Le chancelier parla de l’Histoire des Allemands, par Luden[1] ; j’admirai avec quelle perspicacité et quelle facilité le jeune Goethe expliquait tous les défauts que les journaux ont reprochés à l’ouvrage par le temps où il avait été écrit, par les sentiments patriotiques et par les intentions qui animaient alors l’auteur. « Les guerres de Napoléon, dit-on, furent une clef pour celle de César. » — « Jusqu’alors, dit Goethe, le livre de César n’était guère qu’un livre d’exercices dans les écoles. »

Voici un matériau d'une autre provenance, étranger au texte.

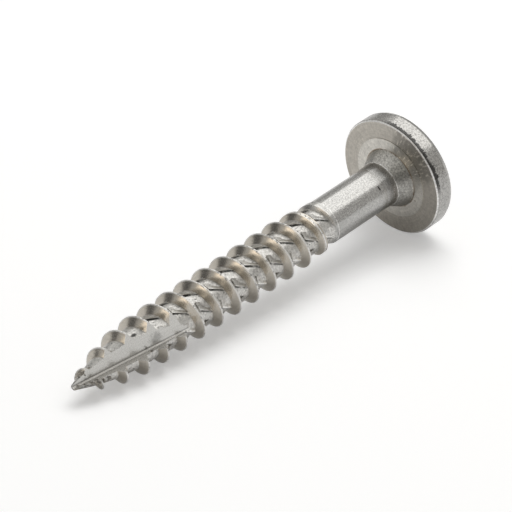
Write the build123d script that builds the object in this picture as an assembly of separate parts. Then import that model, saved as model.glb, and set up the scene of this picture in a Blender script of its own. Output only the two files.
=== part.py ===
from build123d import *
import math
import os

# Facade screw that fixes cladding panels to timber: one cold-formed stainless piece.
# It is modelled upright, with its point at the origin and its head up. It is then
# laid down as it comes to rest on a table, on the head's rim and on one thread crest.
# Angles round the axis are counted from the side that ends up on top.

# Driving dimensions, millimetres and degrees
length = 38.0               # underside of the head to the point
thread_diameter = 4.9
core_diameter = 3.4         # between the threads
shank_diameter = 4.0        # smooth part under the head
pitch = 2.11
shank_length = 8.7          # underside of the head to the end of the full shank

# Head
head_diameter = 11.0
rim_height = 1.95
dome_rise = 0.45            # how far the top bulges above the rim
rim_bevel = 0.15            # at the underside's edge
shoulder_size = 0.45        # a steep and a shallow bevel of this reach lead from rim to top
seat_diameter = 7.6         # inner zone of the underside, pressed a little proud
seat_step = 0.05

# Neck collar that centres the screw in the panel's hole
collar_diameter = 5.54
collar_foot_diameter = 4.16
collar_height = 1.35
collar_bulge = 0.05
neck_length = 1.2           # slight flare from the shank to the collar's foot

# Thread
crest_width = 0.07
flank_angle = 30.0
first_crest_height = 1.5    # where a crest passes the top side, from the point
taper_length = 8.0          # the crest and the core grow to full size over this length
thread_start_height = 0.65  # height of the crest's first section
point_crest_radius = 0.35
point_core_radius = 0.25
hidden_core_inset = 0.2     # how much slimmer the core ends, inside the shank
lead_cone_length = 1.15     # cone that leads from inside the core to the full shank
runout_turns = 2.35         # the crest sinks below the shank's surface over these last turns
runout_overlap = 0.55       # how far the sinking crest reaches past the shank's end
runout_sink = 0.03          # depth of the sunk crest's end
runout_crest_width = 0.6    # the crest is rolled flat to this width as it sinks

# Ribs pressed on the core between the threads
ribs_per_turn = 5.5
rib_height = 0.14
rib_sinking = 0.2           # how far a rib reaches into the core
rib_ramp = 0.77             # run of a rib's gentle side
rib_end_gap = 0.1           # left free at the thread's foot, both ends together
rib_slant = 30.0            # from the axis, in the thread's sense of turning
rib_angle = 21.0            # where a rib stands in every second turn

# Notch milled into the point
notch_length = 10.9         # from the point to where the bottom line leaves the core
notch_overrun = 0.4         # how far the cutter goes on at both ends
notch_side_angle = 89.0     # side to which the bottom line leaves the axis
notch_wide_angle = -11.0    # direction in which the wide face runs from the bottom line
notch_narrow_angle = 85.0   # direction in which the narrow face runs

# Six-lobe drive recess
drive_diameter = 3.94
drive_inner_diameter = 2.8
drive_flute_radius = 0.87
drive_lobe_fillet = 0.25
drive_depth = 1.7
drive_tip_angle = 120.0

# Sizes that follow from the driving ones
thread_radius = thread_diameter / 2
core_radius = core_diameter / 2
shank_radius = shank_diameter / 2
head_radius = head_diameter / 2
head_top = length + rim_height + dome_rise
shank_end = length - shank_length
flank_slope = math.tan(math.radians(flank_angle))
valley_width = pitch - crest_width - 2 * (thread_radius - core_radius) * flank_slope
turns_to_runout_end = (shank_end + runout_overlap - first_crest_height) / pitch
points_per_turn = 12


def rounded_taper(full_radius, point_radius, height):
    """Radius at a height above the point: a circular arc that ends along the axis."""
    if height >= taper_length:
        return full_radius
    growth = full_radius - point_radius
    arc_radius = (taper_length**2 + growth**2) / (2 * growth)
    return full_radius - arc_radius + math.sqrt(arc_radius**2 - (taper_length - height) ** 2)


def make_shank():
    """Smooth shank and flared neck collar, turned about the axis."""
    foot_radius = collar_foot_diameter / 2
    collar_radius = collar_diameter / 2
    collar_base = length - collar_height
    side = Polyline(
        (0, shank_end - lead_cone_length),
        (core_radius - hidden_core_inset, shank_end - lead_cone_length),
        (shank_radius, shank_end),
        (shank_radius, collar_base - neck_length),
        (foot_radius, collar_base),
    )
    collar_middle = ((foot_radius + collar_radius) / 2 + collar_bulge, length - collar_height / 2)
    collar = ThreePointArc((foot_radius, collar_base), collar_middle, (collar_radius, length))
    inside = Polyline((collar_radius, length), (0, length), (0, shank_end - lead_cone_length))
    section = make_face(Curve() + [side, collar, inside])
    return revolve(Plane.XZ * section, Axis.Z)


def make_head():
    """Wide flat head: stepped underside, upright rim with a bevelled shoulder, domed top."""
    seat = length - seat_step
    seat_radius = seat_diameter / 2
    shoulder = length + rim_height
    bend = shoulder_size * (1 - math.cos(math.radians(45)))
    top_radius = head_radius - shoulder_size
    outline = Polyline(
        (0, seat),
        (seat_radius, seat),
        (seat_radius, length),
        (head_radius - rim_bevel, length),
        (head_radius, length + rim_bevel),
        (head_radius, shoulder - shoulder_size),
        (head_radius - bend, shoulder - bend),
        (top_radius, shoulder),
    )
    dome_arc_radius = (top_radius**2 + dome_rise**2) / (2 * dome_rise)
    half_way = top_radius / 2
    half_rise = dome_rise - dome_arc_radius + math.sqrt(dome_arc_radius**2 - half_way**2)
    dome = ThreePointArc((top_radius, shoulder), (half_way, shoulder + half_rise), (0, head_top))
    middle = Line((0, head_top), (0, seat))
    section = make_face(Curve() + [outline, dome, middle])
    return revolve(Plane.XZ * section, Axis.Z)


def crest_shape(turn):
    """Height, radius and half width of the crest after a number of turns."""
    height = first_crest_height + pitch * turn
    sunk = min(max((turn - turns_to_runout_end) / runout_turns + 1, 0), 1)
    radius = rounded_taper(thread_radius, point_crest_radius, height)
    radius -= (thread_radius - shank_radius + runout_sink) * sunk
    width = crest_width + (runout_crest_width - crest_width) * math.sin(sunk * math.pi / 2)
    return height, radius, width / 2


def thread_section(turn):
    """Corners of the thread's section: lower foot, lower and upper crest edge, upper foot."""
    height, radius, half_width = crest_shape(turn)
    core = rounded_taper(core_radius, point_core_radius, height)
    foot_half_width = half_width + (radius - core) * flank_slope
    corners = []
    for edge in (-1, 1):
        foot_height = height + edge * foot_half_width
        foot_radius = rounded_taper(core_radius, point_core_radius, foot_height)
        pair = [(foot_radius, foot_height), (radius, height + edge * half_width)]
        corners += pair[::-edge]
    return [Vector(reach, 0, rise).rotate(Axis.Z, 360 * turn) for reach, rise in corners]


def one_turn(point_at, first_turn):
    """Spline through one full turn of a helical line, with true tangents at its ends."""
    turns = [first_turn + step / points_per_turn for step in range(points_per_turn + 1)]
    nudge = 0.01 / points_per_turn
    ends = (turns[0], turns[-1])
    tangents = [point_at(turn + nudge) - point_at(turn - nudge) for turn in ends]
    return Edge.make_spline(
        [point_at(turn) for turn in turns],
        tangents=[tangent / (2 * nudge) for tangent in tangents],
        parameters=turns,
        scale=False,
    )


def level_turn(radius, height, first_turn):
    """One turn that stays at one height: a circle drawn like the helical lines."""
    start = Vector(radius, 0, height)
    return one_turn(lambda turn: start.rotate(Axis.Z, 360 * turn), first_turn)


def make_threaded_core():
    """Core with its right-hand thread as one closed skin, ruled between helical lines."""
    first_turn = (thread_start_height - first_crest_height) / pitch
    whole_turns = math.ceil(turns_to_runout_end - first_turn)
    lines = []
    for turn in range(whole_turns):
        start = first_turn + turn
        lines.append([one_turn(lambda t, c=c: thread_section(t)[c], start) for c in range(4)])
    point_circle = level_turn(point_core_radius, 0, first_turn)
    top_circle = level_turn(core_radius - hidden_core_inset, length - collar_height, first_turn)

    skin = [Face(Wire([point_circle])), Face(Wire([top_circle]))]
    skin.append(Face.make_surface_from_curves(point_circle, lines[0][0]))
    skin.append(Face.make_surface_from_curves(lines[-1][3], top_circle))
    for turn, (foot_low, crest_low, crest_high, foot_high) in enumerate(lines):
        skin.append(Face.make_surface_from_curves(foot_low, crest_low))
        skin.append(Face.make_surface_from_curves(crest_low, crest_high))
        skin.append(Face.make_surface_from_curves(crest_high, foot_high))
        if turn + 1 < whole_turns:
            skin.append(Face.make_surface_from_curves(foot_high, lines[turn + 1][0]))
    first_section = [line @ 0 for line in lines[0]]
    last_section = [line @ 1 for line in lines[-1]]
    start_corners = [point_circle @ 0, *first_section, lines[0][0] @ 1]
    end_corners = [lines[-1][3] @ 0, *last_section, top_circle @ 0]
    skin.append(Face(Wire.make_polygon(start_corners, close=True)))
    skin.append(Face(Wire.make_polygon(end_corners, close=True)))
    return Solid(Shell(skin))


def make_ribs():
    """Small slanted ratchet teeth that stand on the core between two crests."""
    inside = core_radius - rib_sinking
    section = Polyline((core_radius + rib_height, 0), (inside, -rib_ramp), (inside, 0), close=True)
    slant = math.radians(rib_slant)
    along = Vector(0, math.sin(slant), math.cos(slant))
    reach = (valley_width - rib_end_gap) / math.cos(slant)
    rib = Pos(along * (-reach / 2)) * extrude(make_face(section), amount=reach, dir=along)
    ribs = []
    first = math.ceil((taper_length - first_crest_height) / pitch * ribs_per_turn)
    last = math.floor((shank_end - valley_width - first_crest_height) / pitch * ribs_per_turn)
    for index in range(first, last + 1):
        turn = rib_angle / 360 + index / ribs_per_turn
        ribs.append(Pos(Z=first_crest_height + pitch * turn) * Rot(Z=360 * (turn + 0.5)) * rib)
    return ribs


def make_notch_cutter():
    """Wedge that leaves a wide and a narrow flat face, meeting in a line from the point."""
    reach = head_diameter
    side = Vector(1, 0, 0).rotate(Axis.Z, notch_side_angle)
    travel = side * core_radius + Vector(0, 0, notch_length)
    wide = Vector(1, 0, 0).rotate(Axis.Z, notch_wide_angle) * reach
    narrow = Vector(1, 0, 0).rotate(Axis.Z, notch_narrow_angle) * reach
    overrun = notch_overrun / notch_length
    start = travel * -overrun
    corners = [start, start + wide, start + wide + narrow, start + narrow]
    section = make_face(Polyline(*corners, close=True))
    return extrude(section, amount=travel.length * (1 + 2 * overrun), dir=travel)


def make_drive_recess():
    """Six-lobe recess with a shallow conical floor."""
    inner_radius = drive_inner_diameter / 2
    outline = Circle(drive_diameter / 2)
    flutes = PolarLocations(inner_radius + drive_flute_radius, 6, start_angle=30)
    outline -= flutes * Circle(drive_flute_radius)
    outline = fillet(outline.vertices(), drive_lobe_fillet)
    recess = extrude(outline, drive_depth)
    tip_height = inner_radius / math.tan(math.radians(drive_tip_angle / 2))
    floor = Rot(X=180) * Cone(inner_radius, 0, tip_height, align=(Align.CENTER, Align.CENTER, Align.MIN))
    return Pos(Z=head_top - drive_depth) * (recess + floor)


def resting_tilt():
    """Angle at which the rim's lower edge and one crest touch the table."""
    slopes = []
    for whole_turn in range(math.floor(turns_to_runout_end)):
        height, radius, half_width = crest_shape(whole_turn + 0.5)
        slopes.append((head_radius - radius) / (length + rim_bevel - height))
    return math.degrees(math.atan(min(slopes)))


def lay_down(screw):
    """Turn the axis along +X, tip it to its resting angle and centre it on the table."""
    tilt = math.radians(resting_tilt())
    along = (math.cos(tilt), 0, math.sin(tilt))
    up = (-math.sin(tilt), 0, math.cos(tilt))
    lying = Plane(origin=(0, 0, 0), x_dir=up, z_dir=along).location * screw
    box = lying.bounding_box()
    middle = box.center()
    return Pos(-middle.X, -middle.Y, -box.min.Z) * lying


screw = make_threaded_core() + make_shank()
screw = screw + make_ribs() - make_notch_cutter()
screw = screw + make_head() - make_drive_recess()
facade_screw = lay_down(screw)

os.makedirs("parts", exist_ok=True)
export_step(facade_screw, "parts/facade_screw.step")
print("solids", len(facade_screw.solids()), "tilt", round(resting_tilt(), 2))
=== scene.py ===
# %% [markdown]
# Facade screw on a white table.
# The screw is one piece of stainless steel, and its shape comes whole from the packed
# model. What this lesson makes is the look: the camera of a product photograph, a table
# with soft lamps, and a steel that shows where it was rolled, pressed, milled and worn.

# %% Load the frame
import bmesh
import bpy
import math
from mathutils import Matrix, Vector, noise


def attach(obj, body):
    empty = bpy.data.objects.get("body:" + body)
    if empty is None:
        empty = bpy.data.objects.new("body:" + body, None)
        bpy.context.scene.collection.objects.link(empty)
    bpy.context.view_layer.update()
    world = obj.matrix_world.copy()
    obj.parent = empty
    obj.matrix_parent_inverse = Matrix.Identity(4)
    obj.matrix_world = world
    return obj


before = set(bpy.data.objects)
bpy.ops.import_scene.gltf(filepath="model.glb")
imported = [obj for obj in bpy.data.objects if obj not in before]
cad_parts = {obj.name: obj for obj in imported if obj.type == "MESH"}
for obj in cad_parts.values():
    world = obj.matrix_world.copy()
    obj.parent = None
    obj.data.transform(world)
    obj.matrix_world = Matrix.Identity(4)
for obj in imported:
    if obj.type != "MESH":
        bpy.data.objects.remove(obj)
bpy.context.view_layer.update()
MM = 0.001

# %% [markdown]
# The camera of the photograph looks down at the screw from beside its point with a long
# lens, so the far head is hardly smaller than the near point. Its place is worked out
# from a direction and a distance, and a small roll levels it as the photograph is.

# %% Camera
view_azimuth = math.radians(-45.55)
view_elevation = math.radians(31.2)
view_distance = 264.4 * MM
view_target = Vector((0.49, -0.39, 5.18)) * MM
view_roll = math.radians(-0.47)
focal_pixels = 3168.0
image_pixels = 512.0
sensor_width = 36.0
nearest_seen, farthest_seen = 10 * MM, 10.0

camera_data = bpy.data.cameras.new("photograph_camera")
camera_data.sensor_width = sensor_width
camera_data.lens = focal_pixels / image_pixels * sensor_width
camera_data.clip_start = nearest_seen
camera_data.clip_end = farthest_seen
camera = bpy.data.objects.new("photograph_camera", camera_data)
bpy.context.scene.collection.objects.link(camera)
back = Vector((
    math.sin(view_azimuth) * math.cos(view_elevation),
    -math.cos(view_azimuth) * math.cos(view_elevation),
    math.sin(view_elevation),
))
levelled = Matrix.Rotation(view_roll, 3, "Z").to_quaternion()
camera.location = view_target + back * view_distance
camera.rotation_euler = (back.to_track_quat("Z", "Y") @ levelled).to_euler()
bpy.context.scene.camera = camera
print("camera", [round(v / MM, 1) for v in camera.location], "lens", round(camera_data.lens, 1))

# %% [markdown]
# Every finish below is drawn with shader nodes, and joining them by hand would hide the
# finish behind its wiring. A small helper keeps it readable: it adds a node to one tree,
# joins a socket or sets a plain value, whichever it gets, and does sums with Math nodes.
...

On parla ensuite de l’âge gothique, et, à ce propos, de l’habitude moderne de disposer des appartements dans le vieux goût allemand ou dans le goût gothique, et d’habiter dans cet entourage d’un temps vieilli. Goethe dit alors : « Dans une maison qui renferme tant de chambres qu’on en laisse quelques-unes vides et qu’on n’y entre que trois ou quatre fois par an, on peut se permettre une pareille fantaisie, et on peut avoir aussi une chambre gothique, comme je trouve fort joli que madame Panckoucke[2], à Paris, en ait une chinoise. Mais garnir la chambre que l’on habite d’un pareil attirail d’ornements étrangers et vieillis, cela me paraît blâmable. C’est toujours une espèce de mascarade, qui, à la longue, ne produit à aucun point de vue de bons effets ; elle peut même, sur l’homme qui s’y laisse aller, avoir une influence nuisible. Car c’est bien là faire une opposition à

  1. Professeur d’histoire à l’Université d’Iéna. Mort en 1847.
  2. Madame Panckoucke avait traduit en français quelques poésies de Goethe. De là, sans doute, naquirent des relations entre eux.